▶ [Data for processing]:
::::::::::

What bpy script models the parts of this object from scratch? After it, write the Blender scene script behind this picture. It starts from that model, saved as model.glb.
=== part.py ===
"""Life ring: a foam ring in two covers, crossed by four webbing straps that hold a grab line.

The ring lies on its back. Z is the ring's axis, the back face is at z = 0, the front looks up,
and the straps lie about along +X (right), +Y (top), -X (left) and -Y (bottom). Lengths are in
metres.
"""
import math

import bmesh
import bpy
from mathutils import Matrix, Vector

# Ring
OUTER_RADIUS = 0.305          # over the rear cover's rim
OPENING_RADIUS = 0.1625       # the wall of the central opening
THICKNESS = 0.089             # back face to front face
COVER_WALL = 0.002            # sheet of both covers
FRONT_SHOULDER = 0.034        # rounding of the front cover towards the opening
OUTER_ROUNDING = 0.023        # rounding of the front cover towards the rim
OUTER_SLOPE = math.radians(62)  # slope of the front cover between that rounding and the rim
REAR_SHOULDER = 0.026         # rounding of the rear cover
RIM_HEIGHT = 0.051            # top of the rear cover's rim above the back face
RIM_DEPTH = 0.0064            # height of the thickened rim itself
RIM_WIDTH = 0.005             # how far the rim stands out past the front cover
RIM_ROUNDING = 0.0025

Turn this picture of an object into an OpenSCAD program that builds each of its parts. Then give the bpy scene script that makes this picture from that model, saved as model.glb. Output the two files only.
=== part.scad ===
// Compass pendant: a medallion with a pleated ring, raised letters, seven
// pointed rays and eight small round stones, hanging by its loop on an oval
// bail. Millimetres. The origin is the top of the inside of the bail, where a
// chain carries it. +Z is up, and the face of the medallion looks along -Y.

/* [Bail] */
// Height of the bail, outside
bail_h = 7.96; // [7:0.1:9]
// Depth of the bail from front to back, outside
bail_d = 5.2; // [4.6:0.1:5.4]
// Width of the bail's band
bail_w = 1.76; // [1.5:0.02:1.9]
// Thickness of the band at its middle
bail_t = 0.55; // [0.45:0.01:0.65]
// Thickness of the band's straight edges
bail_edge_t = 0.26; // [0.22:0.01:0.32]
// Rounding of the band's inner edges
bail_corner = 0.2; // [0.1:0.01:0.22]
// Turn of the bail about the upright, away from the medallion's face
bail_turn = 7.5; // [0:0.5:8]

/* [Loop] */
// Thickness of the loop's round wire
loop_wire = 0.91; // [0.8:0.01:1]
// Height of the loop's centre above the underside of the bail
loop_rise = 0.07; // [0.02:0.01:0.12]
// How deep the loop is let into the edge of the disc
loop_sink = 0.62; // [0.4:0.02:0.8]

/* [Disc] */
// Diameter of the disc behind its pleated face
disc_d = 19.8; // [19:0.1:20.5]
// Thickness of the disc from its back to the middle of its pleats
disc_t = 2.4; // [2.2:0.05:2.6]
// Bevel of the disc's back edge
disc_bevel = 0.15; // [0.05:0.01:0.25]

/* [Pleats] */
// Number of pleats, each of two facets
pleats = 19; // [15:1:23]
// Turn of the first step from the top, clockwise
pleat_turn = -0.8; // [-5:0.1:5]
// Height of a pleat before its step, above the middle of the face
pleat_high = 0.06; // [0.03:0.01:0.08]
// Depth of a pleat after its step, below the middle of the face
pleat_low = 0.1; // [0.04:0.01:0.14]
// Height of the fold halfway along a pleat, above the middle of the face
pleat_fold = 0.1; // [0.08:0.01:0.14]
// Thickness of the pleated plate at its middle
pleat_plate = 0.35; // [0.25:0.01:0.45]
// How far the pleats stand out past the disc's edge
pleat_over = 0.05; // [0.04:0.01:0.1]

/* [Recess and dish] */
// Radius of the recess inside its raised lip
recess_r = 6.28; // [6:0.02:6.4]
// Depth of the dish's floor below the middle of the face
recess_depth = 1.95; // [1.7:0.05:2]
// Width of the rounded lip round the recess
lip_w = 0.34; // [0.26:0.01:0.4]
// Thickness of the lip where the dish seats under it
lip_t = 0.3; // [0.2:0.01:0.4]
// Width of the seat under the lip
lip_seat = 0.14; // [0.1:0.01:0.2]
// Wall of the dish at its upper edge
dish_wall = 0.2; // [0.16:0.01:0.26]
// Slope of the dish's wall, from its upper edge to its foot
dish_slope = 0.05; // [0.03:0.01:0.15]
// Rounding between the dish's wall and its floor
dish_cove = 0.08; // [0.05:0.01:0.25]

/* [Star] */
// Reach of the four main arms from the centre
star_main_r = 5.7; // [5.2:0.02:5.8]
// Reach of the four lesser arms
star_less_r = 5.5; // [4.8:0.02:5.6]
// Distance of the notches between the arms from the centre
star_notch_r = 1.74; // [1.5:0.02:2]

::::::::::

Copy the material above verbatim.

What bpy script models the parts of this object from scratch? After it, write the Blender scene script behind this picture. It starts from that model, saved as model.glb.
=== part.py ===
"""Life ring: a foam ring in two covers, crossed by four webbing straps that hold a grab line.

The ring lies on its back. Z is the ring's axis, the back face is at z = 0, the front looks up,
and the straps lie about along +X (right), +Y (top), -X (left) and -Y (bottom). Lengths are in
metres.
"""
import math

import bmesh
import bpy
from mathutils import Matrix, Vector

# Ring
OUTER_RADIUS = 0.305          # over the rear cover's rim
OPENING_RADIUS = 0.1625       # the wall of the central opening
THICKNESS = 0.089             # back face to front face
COVER_WALL = 0.002            # sheet of both covers
FRONT_SHOULDER = 0.034        # rounding of the front cover towards the opening
OUTER_ROUNDING = 0.023        # rounding of the front cover towards the rim
OUTER_SLOPE = math.radians(62)  # slope of the front cover between that rounding and the rim
REAR_SHOULDER = 0.026         # rounding of the rear cover
RIM_HEIGHT = 0.051            # top of the rear cover's rim above the back face
RIM_DEPTH = 0.0064            # height of the thickened rim itself
RIM_WIDTH = 0.005             # how far the rim stands out past the front cover
RIM_ROUNDING = 0.0025

Turn this picture of an object into an OpenSCAD program that builds each of its parts. Then give the bpy scene script that makes this picture from that model, saved as model.glb. Output the two files only.
=== part.scad ===
// Compass pendant: a medallion with a pleated ring, raised letters, seven
// pointed rays and eight small round stones, hanging by its loop on an oval
// bail. Millimetres. The origin is the top of the inside of the bail, where a
// chain carries it. +Z is up, and the face of the medallion looks along -Y.

/* [Bail] */
// Height of the bail, outside
bail_h = 7.96; // [7:0.1:9]
// Depth of the bail from front to back, outside
bail_d = 5.2; // [4.6:0.1:5.4]
// Width of the bail's band
bail_w = 1.76; // [1.5:0.02:1.9]
// Thickness of the band at its middle
bail_t = 0.55; // [0.45:0.01:0.65]
// Thickness of the band's straight edges
bail_edge_t = 0.26; // [0.22:0.01:0.32]
// Rounding of the band's inner edges
bail_corner = 0.2; // [0.1:0.01:0.22]
// Turn of the bail about the upright, away from the medallion's face
bail_turn = 7.5; // [0:0.5:8]

/* [Loop] */
// Thickness of the loop's round wire
loop_wire = 0.91; // [0.8:0.01:1]
// Height of the loop's centre above the underside of the bail
loop_rise = 0.07; // [0.02:0.01:0.12]
// How deep the loop is let into the edge of the disc
loop_sink = 0.62; // [0.4:0.02:0.8]

/* [Disc] */
// Diameter of the disc behind its pleated face
disc_d = 19.8; // [19:0.1:20.5]
// Thickness of the disc from its back to the middle of its pleats
disc_t = 2.4; // [2.2:0.05:2.6]
// Bevel of the disc's back edge
disc_bevel = 0.15; // [0.05:0.01:0.25]

/* [Pleats] */
// Number of pleats, each of two facets
pleats = 19; // [15:1:23]
// Turn of the first step from the top, clockwise
pleat_turn = -0.8; // [-5:0.1:5]
// Height of a pleat before its step, above the middle of the face
pleat_high = 0.06; // [0.03:0.01:0.08]
// Depth of a pleat after its step, below the middle of the face
pleat_low = 0.1; // [0.04:0.01:0.14]
// Height of the fold halfway along a pleat, above the middle of the face
pleat_fold = 0.1; // [0.08:0.01:0.14]
// Thickness of the pleated plate at its middle
pleat_plate = 0.35; // [0.25:0.01:0.45]
// How far the pleats stand out past the disc's edge
pleat_over = 0.05; // [0.04:0.01:0.1]

/* [Recess and dish] */
// Radius of the recess inside its raised lip
recess_r = 6.28; // [6:0.02:6.4]
// Depth of the dish's floor below the middle of the face
recess_depth = 1.95; // [1.7:0.05:2]
// Width of the rounded lip round the recess
lip_w = 0.34; // [0.26:0.01:0.4]
// Thickness of the lip where the dish seats under it
lip_t = 0.3; // [0.2:0.01:0.4]
// Width of the seat under the lip
lip_seat = 0.14; // [0.1:0.01:0.2]
// Wall of the dish at its upper edge
dish_wall = 0.2; // [0.16:0.01:0.26]
// Slope of the dish's wall, from its upper edge to its foot
dish_slope = 0.05; // [0.03:0.01:0.15]
// Rounding between the dish's wall and its floor
dish_cove = 0.08; // [0.05:0.01:0.25]

/* [Star] */
// Reach of the four main arms from the centre
star_main_r = 5.7; // [5.2:0.02:5.8]
// Reach of the four lesser arms
star_less_r = 5.5; // [4.8:0.02:5.6]
// Distance of the notches between the arms from the centre
star_notch_r = 1.74; // [1.5:0.02:2]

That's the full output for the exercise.